Out grocery store, Central Market, has a small rack of Botanical Interest seeds just inside the store and, as I always do, I checked out what they had on offer. When I saw this packet of Ammi, Dara, I snapped it up. We had just, that summer, returned from a wonderful trip to Europe and part of the trip was spent on the island of Guernsey. There, when we hiked along the cliff tops, were large stands of Queen Anne's lace. A reminder of the hedgerows of my childhood. There were plentiful stops along the trails to snap some photos and a little research when we returned to our airb&b.
|Queen Anne's lace Guernsey|
There is a lovely story about Queen Anne working on a piece of lace when she pricked her finger and the drop of blood landed on her lacework. I think it might well be true.
And so to my packet of Ammi, Dara seeds. Of the 30 seeds I sowed only 3 made it into the garden, mainly through my lack of care, but I am thrilled by the performance of the ones I have.
They languished for a while and then suddenly they shot up and flowers began to form.
On the underside of the umbel you can clearly see the 3 pronged bracts which are another feature which distinguishes it from poison hemlock.

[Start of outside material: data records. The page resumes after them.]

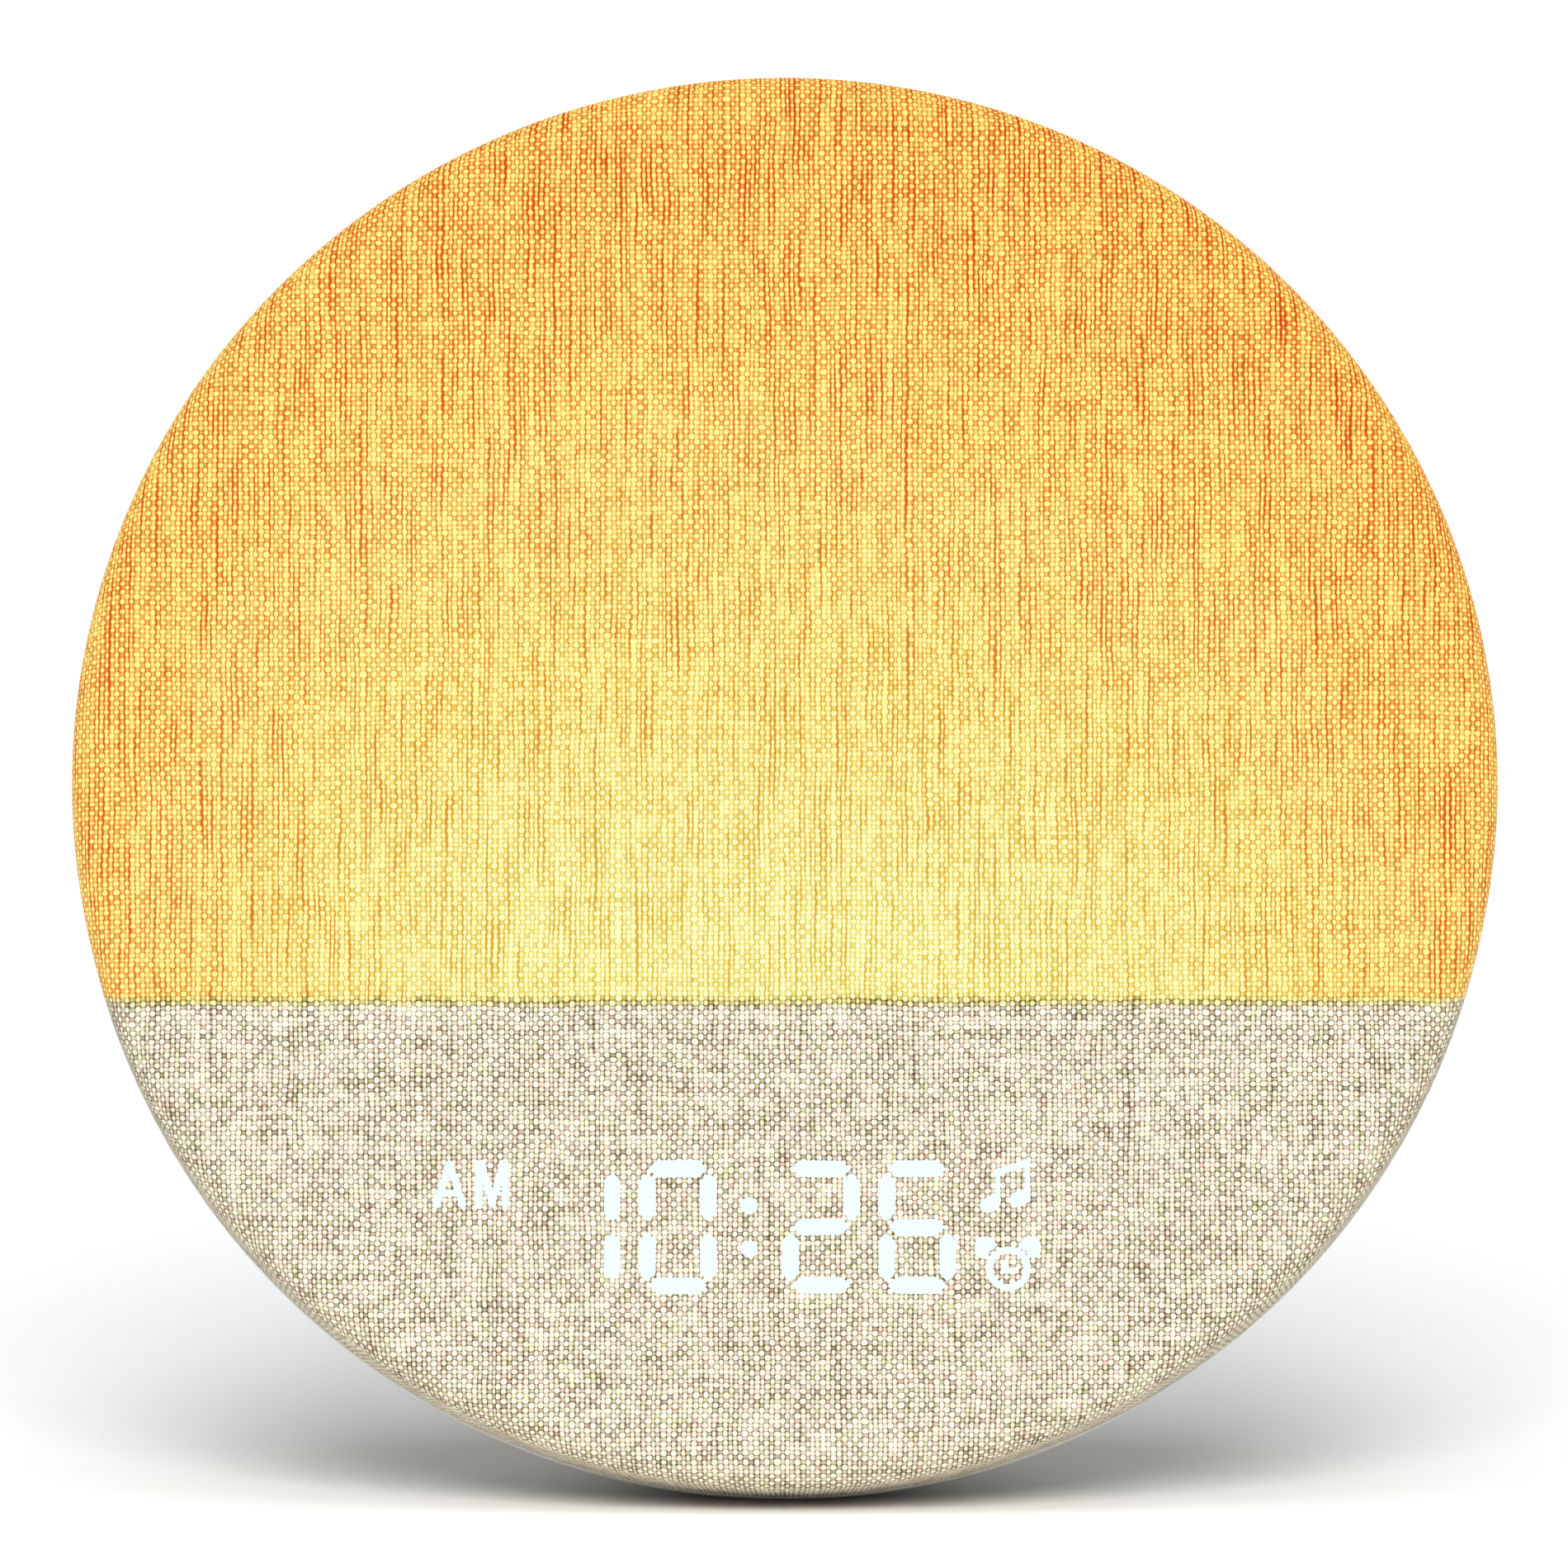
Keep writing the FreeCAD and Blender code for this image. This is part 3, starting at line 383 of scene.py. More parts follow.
def cloth_reach(radius, depth):
    """How far along the cloth a point lies from the face's middle."""
    if depth < RIM_ROUND and radius > FLAT_RADIUS:
        turned = math.atan2(radius - FLAT_RADIUS, RIM_ROUND - depth)
        return FLAT_RADIUS + RIM_ROUND * turned
    if depth < RIM_ROUND:
        return radius
    if radius > FACE_RADIUS - FOLD_ROUND - CLOTH_THICK:
        return RIM_REACH + depth - RIM_ROUND
    return FOLD_REACH + FACE_RADIUS - radius


def cloth_profile():
    """Radius and depth of the cloth's outer face, from the flat's edge round the rim to the hem."""
    steps = 7
    for step in range(1, steps + 1):
        angle = math.pi / 2 * step / steps
        yield (FLAT_RADIUS + RIM_ROUND * math.sin(angle), RIM_ROUND * (1 - math.cos(angle)))
    for depth in (6.0, 8.0, 10.0, RIM_DEPTH - FOLD_ROUND):
        yield (FACE_RADIUS, depth)
    for angle in (math.pi / 4, math.pi / 2):
        yield (FACE_RADIUS - FOLD_ROUND * (1 - math.cos(angle)),
               RIM_DEPTH - FOLD_ROUND * (1 - math.sin(angle)))
    for inward in (3.0, HEM_WIDTH):
        yield (FACE_RADIUS - inward, RIM_DEPTH)


def pucker(angle, depth):
    """How far the cloth sinks between the pulls of the hem, behind the rounded rim."""
    pull = noise.noise(Vector((math.cos(angle) * 9, math.sin(angle) * 9, 4.0)))
    share = min(1.0, max(0.0, (depth - PUCKER_START) / PUCKER_RUN))
    return PUCKER_DEEP * (pull + 0.4) * share


cloth = bmesh.new()
bmesh.ops.create_grid(cloth, x_segments=GRID_STEPS, y_segments=GRID_STEPS, size=1.0)
for vertex in cloth.verts:
    x, z = vertex.co.x, vertex.co.y
    # a square grid, eased out into a disc
    in_disc = Vector((x * math.sqrt(1 - z * z / 2), 0, z * math.sqrt(1 - x * x / 2)))
    vertex.co = in_disc * FLAT_RADIUS
for radius, depth in cloth_profile():
    border = [edge for edge in cloth.edges if edge.is_boundary]
    grown = bmesh.ops.extrude_edge_only(cloth, edges=border)["geom"]
    for vertex in (item for item in grown if isinstance(item, bmesh.types.BMVert)):
        angle = math.atan2(vertex.co.z, vertex.co.x)
        drawn_in = radius - pucker(angle, depth)
        vertex.co = Vector((math.cos(angle) * drawn_in, depth, math.sin(angle) * drawn_in))
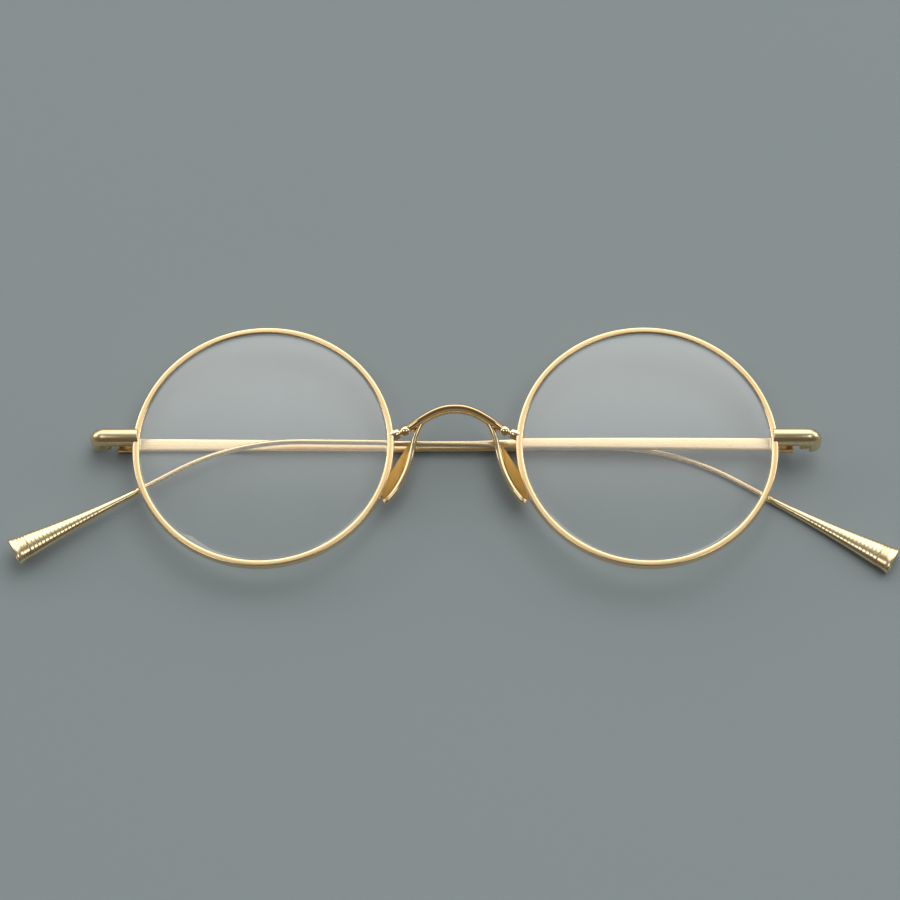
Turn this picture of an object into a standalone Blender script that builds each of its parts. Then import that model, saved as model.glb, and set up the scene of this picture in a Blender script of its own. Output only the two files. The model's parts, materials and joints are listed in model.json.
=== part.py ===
"""Round metal eyeglasses, folded and laid down with the front facing up.

Every piece is modelled in the frame of the front: X runs from the wearer's right rim to
the left one, Y up the face, Z out of the front, with Z = 0 on the rims' middle plane and
Y = 0 on the lens centres. Two pivot empties carry the folded temples, and one empty lays
the whole pair down so that the outer temple rests flat on Z = 0.
"""

import math

import bmesh
import bpy
from mathutils import Matrix, Vector

MM = 0.001

# Overall sizes
LENS_DIAMETER = 46.0 * MM
BRIDGE_GAP = 24.0 * MM  # between the two lenses, edge to edge
TEMPLE_LENGTH = 148.5 * MM  # along the temple, from the hinge pin to the tip's end
HINGE_HEIGHT = 1.8 * MM  # of the end pieces above the lens centres
FOLD_TILT = math.radians(0.9)  # each folded temple leans this much out of parallel

# Clearances
BRAZE_GAP = 0.05 * MM  # between pieces that are brazed or seated together
RUNNING_GAP = 0.04 * MM  # between the turning faces of a hinge
BORE_CLEARANCE = 0.06 * MM  # of a bore round its screw, on the radius
HINGE_CLEARANCE = 0.1 * MM  # from a hinge barrel to the end piece round it
LENS_CLEARANCE = 0.08 * MM  # from the lens to its groove, on the radius

# Rims and lenses
RIM_WIDTH = 1.2 * MM
RIM_DEPTH = 1.8 * MM
RIM_CHAMFER = 0.35 * MM
GROOVE_DEPTH = 0.43 * MM
GROOVE_WIDTH = 1.3 * MM
RIM_SLIT = 0.1 * MM
RIM_STEPS = 72
LENS_THICKNESS = 1.6 * MM
LENS_FRONT_CURVE = 130.0 * MM
LENS_EDGE = 1.1 * MM
LENS_LIP = 0.35 * MM  # how far the lens edge rises above its cylindrical land
LENS_STEPS = 60
LENS_RINGS = 4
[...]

I did come across a little controversy about the naming of these plants. Queen Anne's Lace is Daucus carota and is always white and is native to Europe. Ammi majus, originates in the Nile valley and does not have the red flower in the center. It appears that many seed companies call the colored variety Daucus carota which it is not. These seeds I have should rightly be called Ammi majus Dara, false Queen Anne's Lace.
I have great hopes for growing them in more places in the English garden next year. That is if the weather pattern we have next year matches this year's. Like many of the plants in my garden these have enjoyed a bounty of rain in the last month.